Without great goaltending and without scoring the way they did last season, the Coyotes are going to struggle. They're tough most games, but the games they won last season they're losing right now. I do think a lot of that can be traced back to the goaltending, so we probably have to wait to judge Phoenix until Smith gets back so we can see how he's playing. There's a saying in hockey: Don't overestimate your team when the goaltending is great, don't underestimate your team when the goaltending is average. Maybe we overestimated Phoenix a little bit last season because of how well Mike Smith was playing.
Finally we come to the defending champions. The Kings got their first win at long last Saturday night and it certainly looked like Anze Kopitar, who missed the first game of the season due to injury, was a big reason why. Kopitar had two goals and he gives Los Angeles an offensive element it really needs, but I think the guy that has to pick up his play, and he did Saturday, is Dustin Brown. Going into Saturday night Brown was a minus-5 with no points. Last season, you might remember, there was talk of trading Brown at one time. They didn't and all of a sudden L.A. took off, was the hottest team at the end of the year and just walked through the playoffs. It's not an accident.

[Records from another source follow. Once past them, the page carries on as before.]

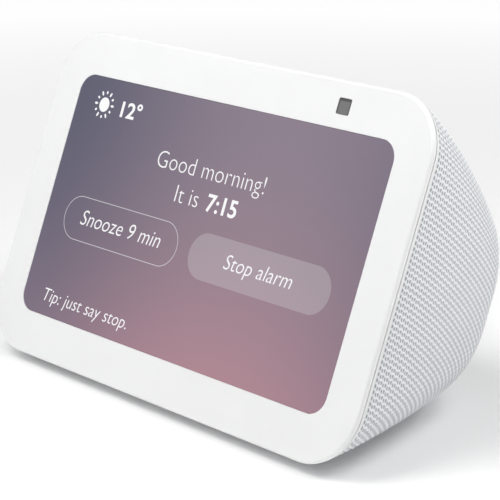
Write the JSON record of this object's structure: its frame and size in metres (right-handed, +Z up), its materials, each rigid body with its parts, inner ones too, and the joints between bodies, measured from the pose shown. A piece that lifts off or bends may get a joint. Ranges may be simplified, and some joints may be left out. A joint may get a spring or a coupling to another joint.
{
  "type": "smart speaker",
  "caption": "Compact smart speaker with a tilted touch screen in a white frame, a fabric-covered wedge body, top buttons, a camera shutter slider and a rear power inlet.",
  "frame": {"origin": "middle of the overall length and depth, at the level the foot stands on", "axes": "+X to the right as seen from the front, +Y towards the back, +Z up; the screen faces -Y and leans back"},
  "size_m": [0.146, 0.0826, 0.0912],
  "materials": {
    "white_front": "satin",
    "cover_glass": "gloss",
    "black_foam": "matt",
    "lcd_panel": "gloss",
    "backlight_tray": "satin",
    "carrier_plate": "brushed",
    "flex_circuit": "satin",
    "camera_window": "gloss",
    "camera_body": "matt",
    "camera_lens": "gloss",
    "black_plastic": "matt",
    "white_blade": "matt",
    "white_controls": "matt",
    "white_rim": "satin",
    "white_deck": "satin",
    "circuit_board": "satin",
    "component_metal": "satin",
    "screw_steel": "satin",
    "chip_resin": "matt",
    "socket_plastic": "matt",
    "heat_spreader": "matt",
    "speaker_basket": "satin",
    "magnet_steel": "satin",
    "ferrite": "matt",
    "coil_copper": "satin",
    "speaker_paper": "matt",
    "surround_rubber": "matt",
    "spider_cloth": "matt",
    "lead_sleeve": "satin",
    "port_panel": "matt",
    "contact_metal": "gloss",
    "power_sleeve": "satin",
    "rear_shell": "matt",
    "knit_fabric": "matt",
    "base_plate": "matt",
    "foot_rubber": "matt"
  },
  "bodies": {
    "housing": {"front_frame": "white_front", "cover_glass": "cover_glass", "display_gasket": "black_foam", "lcd_panel": "lcd_panel", "backlight": "backlight_tray", "display_carrier": "carrier_plate", "display_flex": "flex_circuit", "camera_window": "camera_window", "camera_body": "camera_body", "camera_lens": "camera_lens", "shutter_track": "black_plastic", "mid_frame": "white_rim", "control_deck": "white_deck", "button_board": "circuit_board", "tact_switches": "black_plastic", "microphones": "component_metal", "mic_boots": "black_foam", "button_board_screws": "screw_steel", "main_board": "circuit_board", "processor": "chip_resin", "memory_chips": "chip_resin", "power_coils": "chip_resin", "lead_sockets": "socket_plastic", "board_shield": "component_metal", "heat_spreader": "heat_spreader", "carrier_screws": "screw_steel", "board_screws": "screw_steel", "antenna_left": "flex_circuit", "antenna_right": "flex_circuit", "speaker_basket": "speaker_basket", "speaker_top_plate": "magnet_steel", "speaker_magnet": "ferrite", "speaker_pole": "magnet_steel", "speaker_surround": "surround_rubber", "speaker_spider": "spider_cloth", "speaker_chamber": "black_plastic", "speaker_gasket": "black_foam", "speaker_lead": "lead_sleeve", "port_panel": "port_panel", "dc_jack": "black_plastic", "dc_pin": "contact_metal", "service_port": "component_metal", "port_board": "circuit_board", "power_lead": "power_sleeve", "rear_shell": "rear_shell", "fabric_cover": "knit_fabric", "base_plate": "base_plate", "rubber_foot": "foot_rubber", "base_screws": "screw_steel"},
    "mute_button": {"mute_button": "white_controls"},
    "volume_down_button": {"volume_down_button": "white_controls"},
    "volume_up_button": {"volume_up_button": "white_controls"},
    "shutter": {"shutter_blade": "white_blade", "shutter_knob": "white_controls"},
    "cone_assembly": {"speaker_cone": "speaker_paper", "dust_cap": "speaker_paper", "voice_coil": "coil_copper"}
  },
  "joints": [
    {"name": "mute_button_press", "type": "slide", "parent": "housing", "child": "mute_button", "axis": [0, -0.5991, -0.8007], "range_m": [0, 0.0005], "stiffness_N_per_m": 1200, "springref_m": -0.0003},
    {"name": "volume_down_button_press", "type": "slide", "parent": "housing", "child": "volume_down_button", "axis": [0, -0.5991, -0.8007], "range_m": [0, 0.0005], "stiffness_N_per_m": 1200, "springref_m": -0.0003},
    {"name": "volume_up_button_press", "type": "slide", "parent": "housing", "child": "volume_up_button", "axis": [0, -0.5991, -0.8007], "range_m": [0, 0.0005], "stiffness_N_per_m": 1200, "springref_m": -0.0003},
    {"name": "shutter_slide", "type": "slide", "parent": "housing", "child": "shutter", "axis": [-1, 0, 0], "range_m": [0, 0.0065]},
    {"name": "cone_travel", "type": "slide", "parent": "housing", "child": "cone_assembly", "axis": [0, 0.6781, 0.735], "range_m": [-0.001, 0.001], "stiffness_N_per_m": 1500, "deforming": ["speaker_surround", "speaker_spider"]}
  ]
}
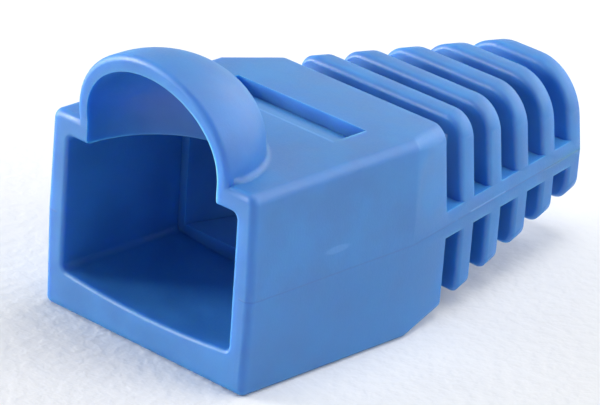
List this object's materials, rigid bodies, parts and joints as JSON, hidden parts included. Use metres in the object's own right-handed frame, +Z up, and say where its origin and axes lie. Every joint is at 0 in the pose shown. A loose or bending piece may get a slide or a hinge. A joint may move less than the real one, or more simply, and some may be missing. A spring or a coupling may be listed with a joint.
{
  "type": "modular plug strain relief boot",
  "caption": "One-piece soft boot that slides over an eight-way modular plug: latch hood over an open plug socket, slotted flexible tail and cable bore.",
  "frame": {"origin": "middle of the footprint, on the plane of the flat underside", "axes": "+X across the plug, +Y from the mouth towards the cable, +Z up towards the latch hood"},
  "size_m": [0.0144, 0.0282, 0.0154],
  "materials": {
    "boot": "soft flexible PVC, semi-matte, one blue all through"
  },
  "bodies": {
    "root": {"boot": "boot"}
  },
  "joints": []
}
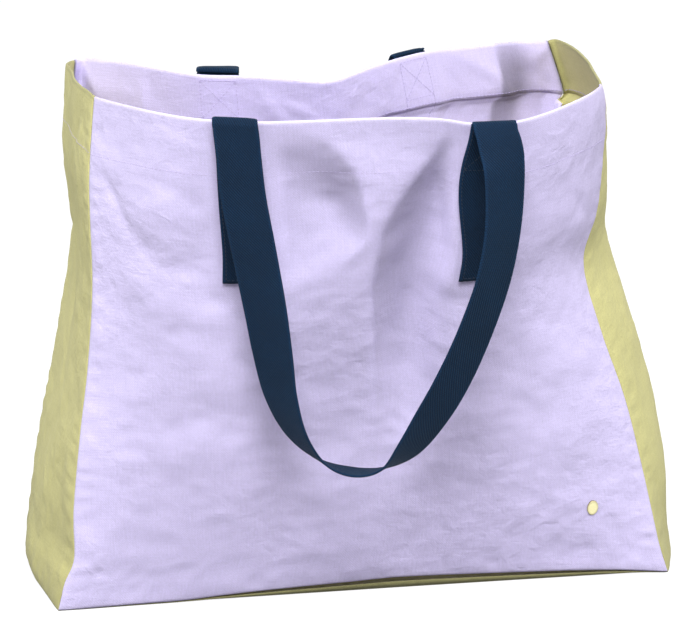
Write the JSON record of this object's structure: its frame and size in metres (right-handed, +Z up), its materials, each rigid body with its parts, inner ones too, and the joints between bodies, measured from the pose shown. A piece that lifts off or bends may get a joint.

I really think Brown is the key guy on that team. They've got other great players, Mike Richards, Kopitar, Drew Doughty, Jeff Carter, guys like that, but I really think the guy that makes that team go is Brown. He got involved Saturday, assisted on the first goal, was a plus-1 and the Kings got a win. That is the guy Darryl Sutter has to get going every night. Whether you kick him in the butt to get him going, whether you pat him on the back to get him going, it doesn't matter. He's the guy that makes that team fly. He's had a poor start and the L.A. Kings have had a poor start because of it, but it looks like Saturday night might be a sign that Brown and the Kings are pulling out of their funk.